* [Exercise task]
Reproduce the listing below verbatim.

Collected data

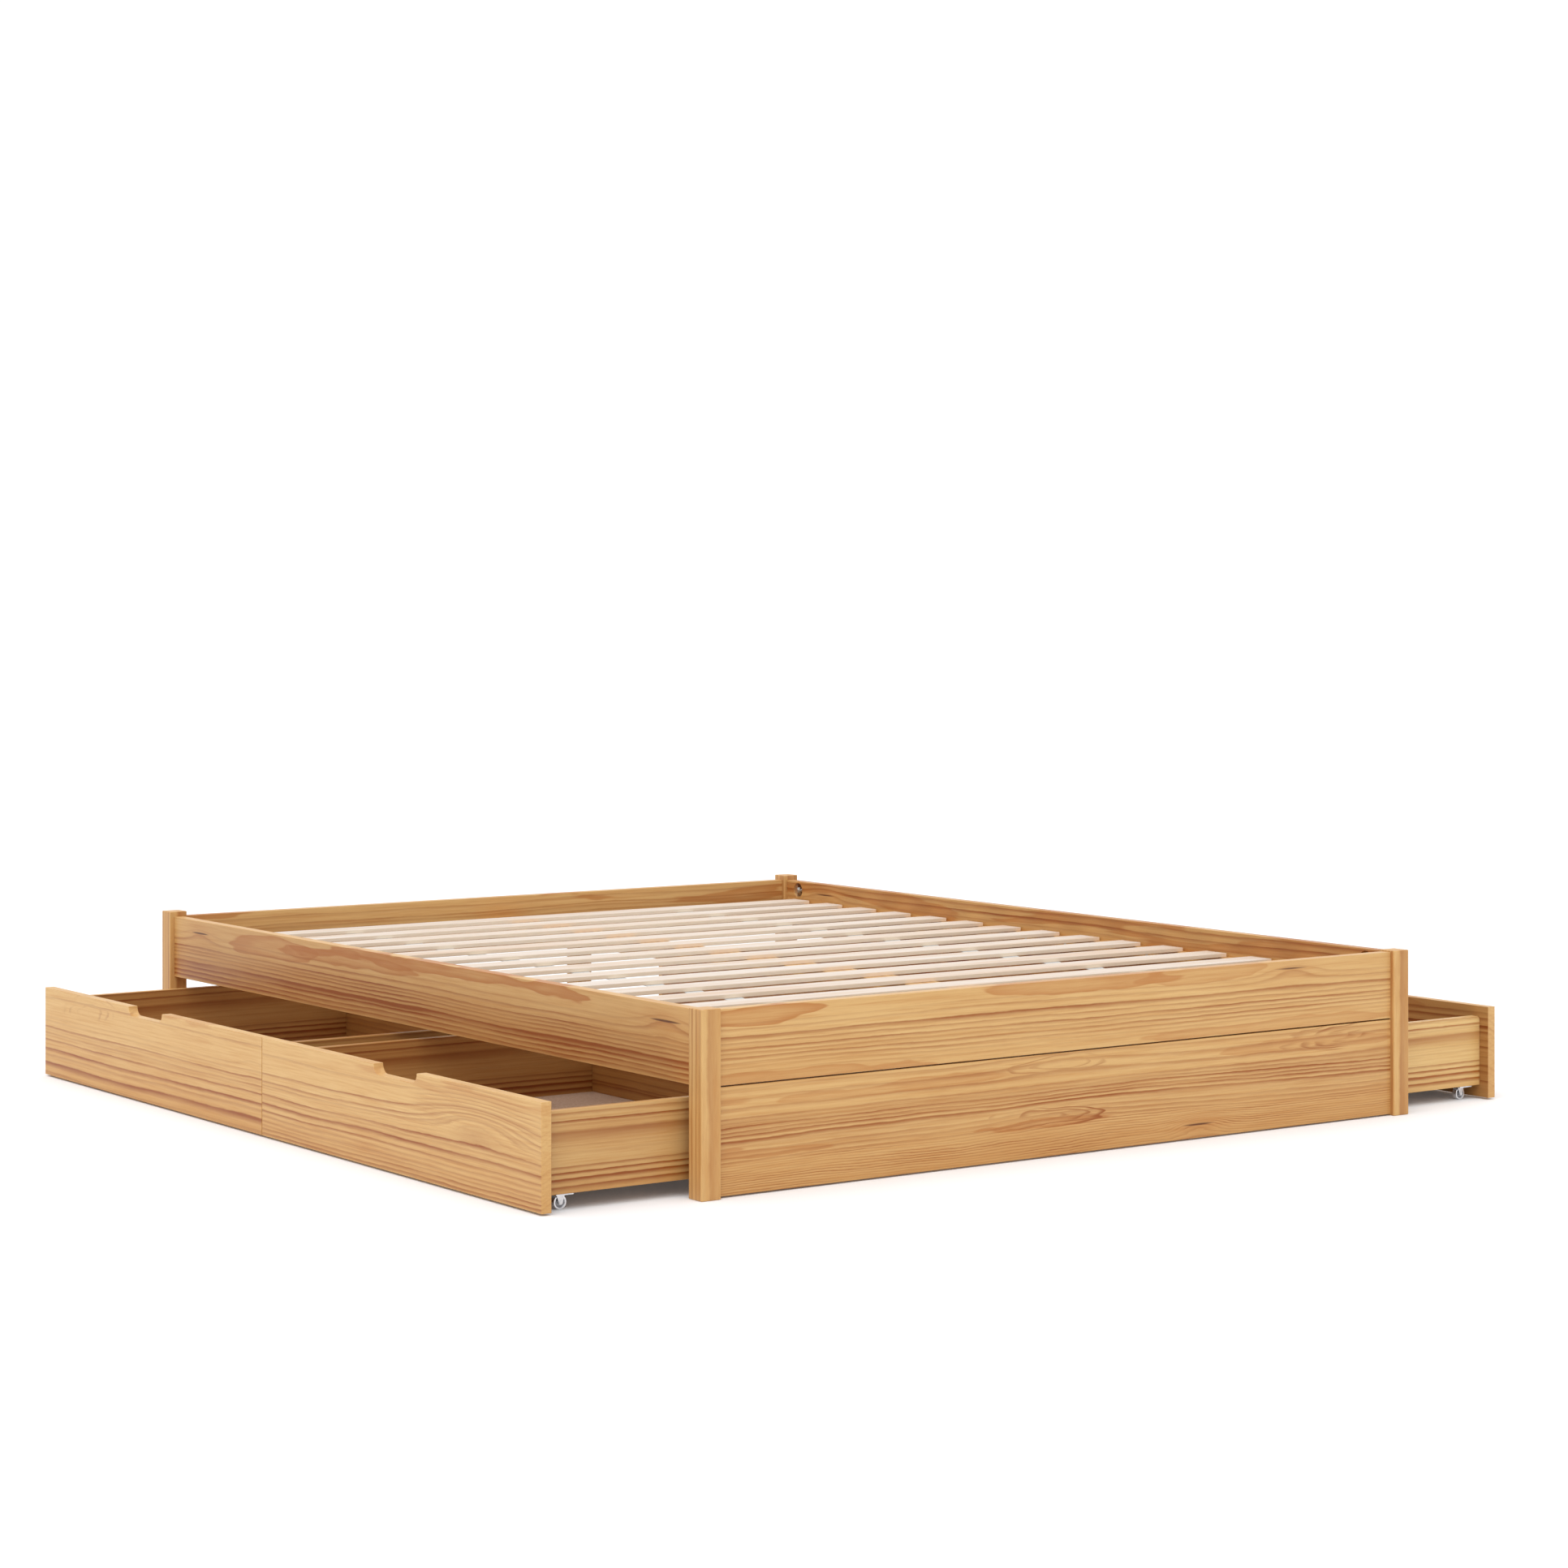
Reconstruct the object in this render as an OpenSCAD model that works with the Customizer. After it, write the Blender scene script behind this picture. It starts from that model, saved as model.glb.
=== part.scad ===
// Low platform bed in solid pine with four storage drawers on casters.
// Axes: X across the bed, Y along the bed (foot end at -Y, head end at +Y),
// Z up. The origin is on the floor under the middle of the bed. The drawers
// are drawn part way out: the left pair toward -X, the right pair toward +X.

/* [Bed frame] */
// Overall width across the posts
bed_w = 1680; // [1600:10:1800]
// Overall length across the posts
bed_l = 2106; // [2060:2:2200]
// Side of the square corner posts
post_w = 40; // [36:1:44]
// Height of the two foot posts
foot_post_h = 324; // [322:1:360]
// Height of the two head posts
head_post_h = 332; // [322:1:380]
// Height of the top edge of the rails above the floor
rail_top = 321; // [316:1:322]
// Height of a rail board
rail_h = 130; // [126:1:132]
// Thickness of the rail boards
rail_t = 22; // [20:1:24]
// Setback of the rail boards behind the outer faces of the posts
rail_setback = 10; // [8:1:11]
// Gap between the upper foot board and the lower foot board
seam = 2.6; // [1:0.2:4]
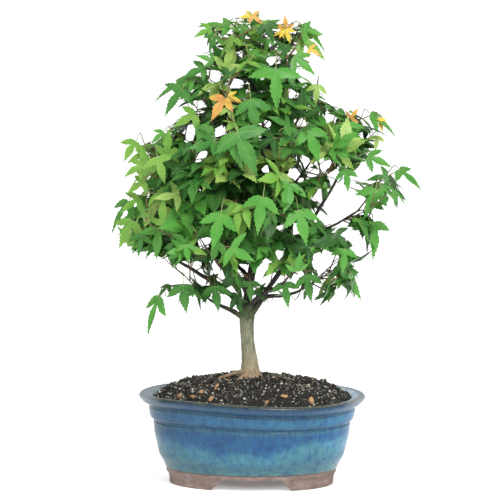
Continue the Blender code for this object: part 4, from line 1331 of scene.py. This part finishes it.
# Leaf tints, from shade to sun and then the young and turning ones: base colour, drift.
TINTS = {
    "deep": ((0.023, 0.082, 0.018), (1.6, 1.5, 1.4)),
    "green": ((0.045, 0.185, 0.031), (1.6, 1.25, 1.3)),
    "bright": ((0.068, 0.270, 0.038), (1.5, 1.15, 1.3)),
    "fresh": ((0.140, 0.340, 0.045), (1.4, 1.1, 1.4)),
    "pale": ((0.270, 0.450, 0.090), (1.3, 1.1, 1.5)),
    "gold": ((0.700, 0.560, 0.070), (1.0, 0.82, 0.8)),
    "amber": ((0.680, 0.310, 0.100), (1.02, 1.5, 0.7)),
}
# Other sprays take these tints, from the darkest: upper end of each one's share of the rolls.
TINT_SHARES = ((0.12, "deep"), (0.46, "green"), (0.83, "bright"), (0.96, "fresh"), (1.0, "pale"))
# Deep in the crown: share of its reach, and how many of the sprays there take the deep tint, painted
# shade.
CROWN_REACH = (120, 100, 165)
HEART_SHARE = 0.6
HEART_SHADED = 0.7
# Leaves a step darker or brighter than their spray, and fresh ones among the turning ones.
DARKER_BELOW = 0.2
BRIGHTER_ABOVE = 0.86
TURNING_BELOW = 0.7
# Sprays with a tint of their own on the side that the photograph shows: x, height, radius,
# tint, share.
TINT_SPOTS_FRONT = 25
TINT_SPOTS = (
    (-26, 384, 9, "pale", 0.5),
    (10, 424, 30, "fresh", 0.5),
    (56, 364, 10, "fresh", 0.8),
    (100, 330, 22, "fresh", 0.5),
    (-104, 296, 26, "fresh", 0.75),
    (-96, 268, 26, "pale", 0.4),
    (-112, 246, 22, "fresh", 0.6),
)


# One leaf, in leaf lengths: its side lobes' spread in degrees and reach, how it droops, folds,
# twists and bends, the corner between its lobes, and its width.
LOBE_SPREAD = (58, 78)
LOBE_REACH = (0.64, 0.82)
LEAF_DROOP = (0.04, 0.24)
LEAF_FOLD = (0.04, 0.22)
LEAF_TWIST = (-0.25, 0.25)
LEAF_BEND = (-0.08, 0.08)
LEAF_CORNER = (0.115, 0.20)
LEAF_CORNER_SHARE = (0.9, 1.12)
LEAF_WIDTH = (0.88, 1.14)
LEAF_CURL = 0.06
# Edges of the middle lobe and, towards and away from that, of a side lobe: along its midrib as
# a share of its reach, across.
MIDDLE_EDGE = (
    (0.32, 0.148),
    (0.44, 0.176),
    (0.56, 0.158),
    (0.68, 0.112),
    (0.79, 0.060),
    (0.90, 0.024),
    (1, 0),
)
INNER_EDGE = ((0.46, 0.118), (0.60, 0.100), (0.76, 0.062), (0.90, 0.022), (1, 0))
OUTER_EDGE = ((0.27, -0.115), (0.48, -0.118), (0.67, -0.082), (0.85, -0.034), (1, 0))
OUTER_FOOT = (0.07, -0.075)
TOOTH_PLACE = 0.66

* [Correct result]
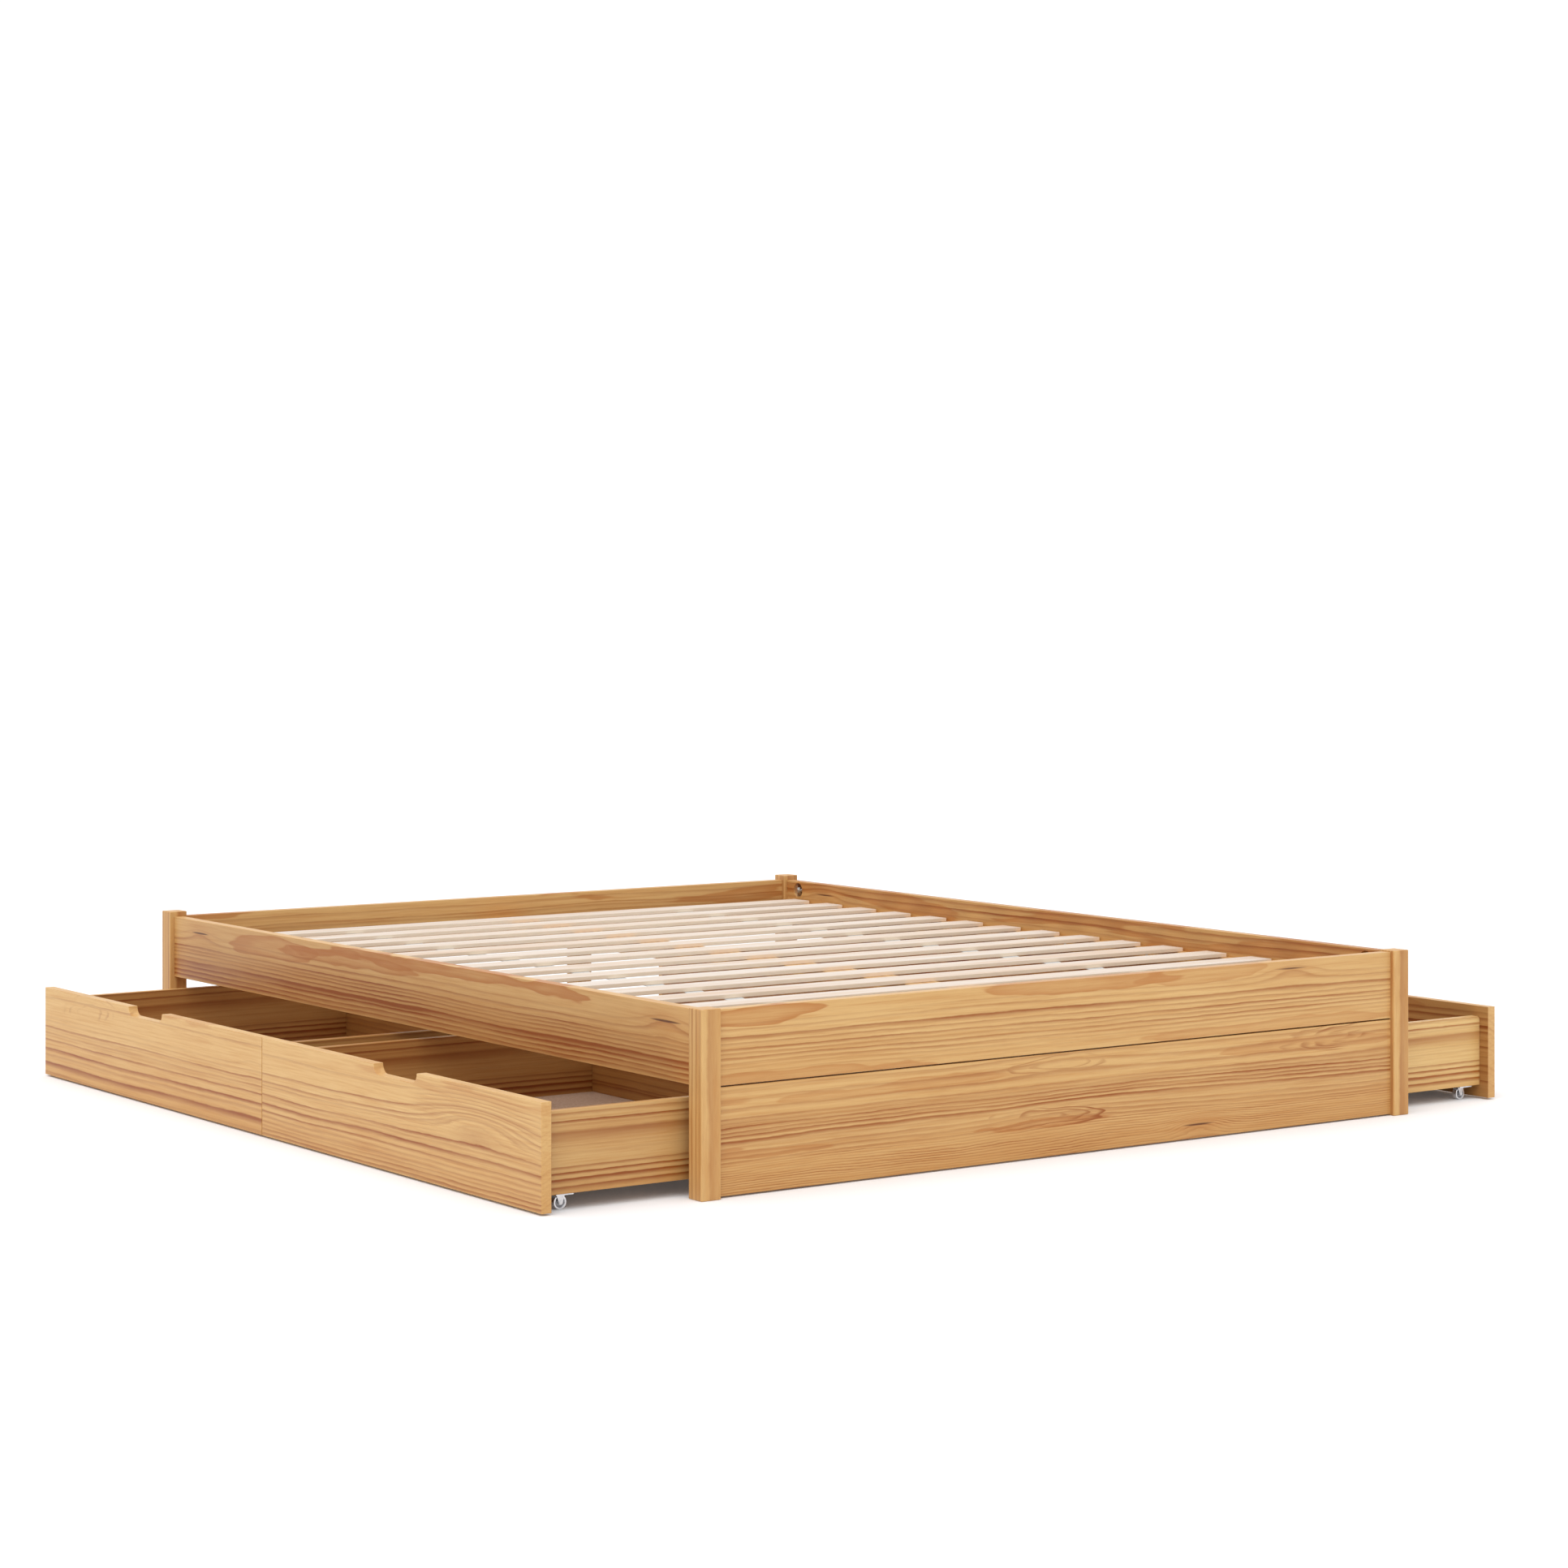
Reconstruct the object in this render as an OpenSCAD model that works with the Customizer. After it, write the Blender scene script behind this picture. It starts from that model, saved as model.glb.
=== part.scad ===
// Low platform bed in solid pine with four storage drawers on casters.
// Axes: X across the bed, Y along the bed (foot end at -Y, head end at +Y),
// Z up. The origin is on the floor under the middle of the bed. The drawers
// are drawn part way out: the left pair toward -X, the right pair toward +X.

/* [Bed frame] */
// Overall width across the posts
bed_w = 1680; // [1600:10:1800]
// Overall length across the posts
bed_l = 2106; // [2060:2:2200]
// Side of the square corner posts
post_w = 40; // [36:1:44]
// Height of the two foot posts
foot_post_h = 324; // [322:1:360]
// Height of the two head posts
head_post_h = 332; // [322:1:380]
// Height of the top edge of the rails above the floor
rail_top = 321; // [316:1:322]
// Height of a rail board
rail_h = 130; // [126:1:132]
// Thickness of the rail boards
rail_t = 22; // [20:1:24]
// Setback of the rail boards behind the outer faces of the posts
rail_setback = 10; // [8:1:11]
// Gap between the upper foot board and the lower foot board
seam = 2.6; // [1:0.2:4]
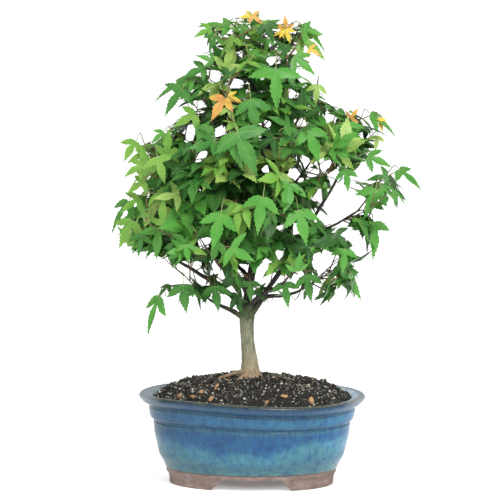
Continue the Blender code for this object: part 4, from line 1331 of scene.py. This part finishes it.
# Leaf tints, from shade to sun and then the young and turning ones: base colour, drift.
TINTS = {
    "deep": ((0.023, 0.082, 0.018), (1.6, 1.5, 1.4)),
    "green": ((0.045, 0.185, 0.031), (1.6, 1.25, 1.3)),
    "bright": ((0.068, 0.270, 0.038), (1.5, 1.15, 1.3)),
    "fresh": ((0.140, 0.340, 0.045), (1.4, 1.1, 1.4)),
    "pale": ((0.270, 0.450, 0.090), (1.3, 1.1, 1.5)),
    "gold": ((0.700, 0.560, 0.070), (1.0, 0.82, 0.8)),
    "amber": ((0.680, 0.310, 0.100), (1.02, 1.5, 0.7)),
}
# Other sprays take these tints, from the darkest: upper end of each one's share of the rolls.
TINT_SHARES = ((0.12, "deep"), (0.46, "green"), (0.83, "bright"), (0.96, "fresh"), (1.0, "pale"))
# Deep in the crown: share of its reach, and how many of the sprays there take the deep tint, painted
# shade.
CROWN_REACH = (120, 100, 165)
HEART_SHARE = 0.6
HEART_SHADED = 0.7
# Leaves a step darker or brighter than their spray, and fresh ones among the turning ones.
DARKER_BELOW = 0.2
BRIGHTER_ABOVE = 0.86
TURNING_BELOW = 0.7
# Sprays with a tint of their own on the side that the photograph shows: x, height, radius,
# tint, share.
TINT_SPOTS_FRONT = 25
TINT_SPOTS = (
    (-26, 384, 9, "pale", 0.5),
    (10, 424, 30, "fresh", 0.5),
    (56, 364, 10, "fresh", 0.8),
    (100, 330, 22, "fresh", 0.5),
    (-104, 296, 26, "fresh", 0.75),
    (-96, 268, 26, "pale", 0.4),
    (-112, 246, 22, "fresh", 0.6),
)


# One leaf, in leaf lengths: its side lobes' spread in degrees and reach, how it droops, folds,
# twists and bends, the corner between its lobes, and its width.
LOBE_SPREAD = (58, 78)
LOBE_REACH = (0.64, 0.82)
LEAF_DROOP = (0.04, 0.24)
LEAF_FOLD = (0.04, 0.22)
LEAF_TWIST = (-0.25, 0.25)
LEAF_BEND = (-0.08, 0.08)
LEAF_CORNER = (0.115, 0.20)
LEAF_CORNER_SHARE = (0.9, 1.12)
LEAF_WIDTH = (0.88, 1.14)
LEAF_CURL = 0.06
# Edges of the middle lobe and, towards and away from that, of a side lobe: along its midrib as
# a share of its reach, across.
MIDDLE_EDGE = (
    (0.32, 0.148),
    (0.44, 0.176),
    (0.56, 0.158),
    (0.68, 0.112),
    (0.79, 0.060),
    (0.90, 0.024),
    (1, 0),
)
INNER_EDGE = ((0.46, 0.118), (0.60, 0.100), (0.76, 0.062), (0.90, 0.022), (1, 0))
OUTER_EDGE = ((0.27, -0.115), (0.48, -0.118), (0.67, -0.082), (0.85, -0.034), (1, 0))
OUTER_FOOT = (0.07, -0.075)
TOOTH_PLACE = 0.66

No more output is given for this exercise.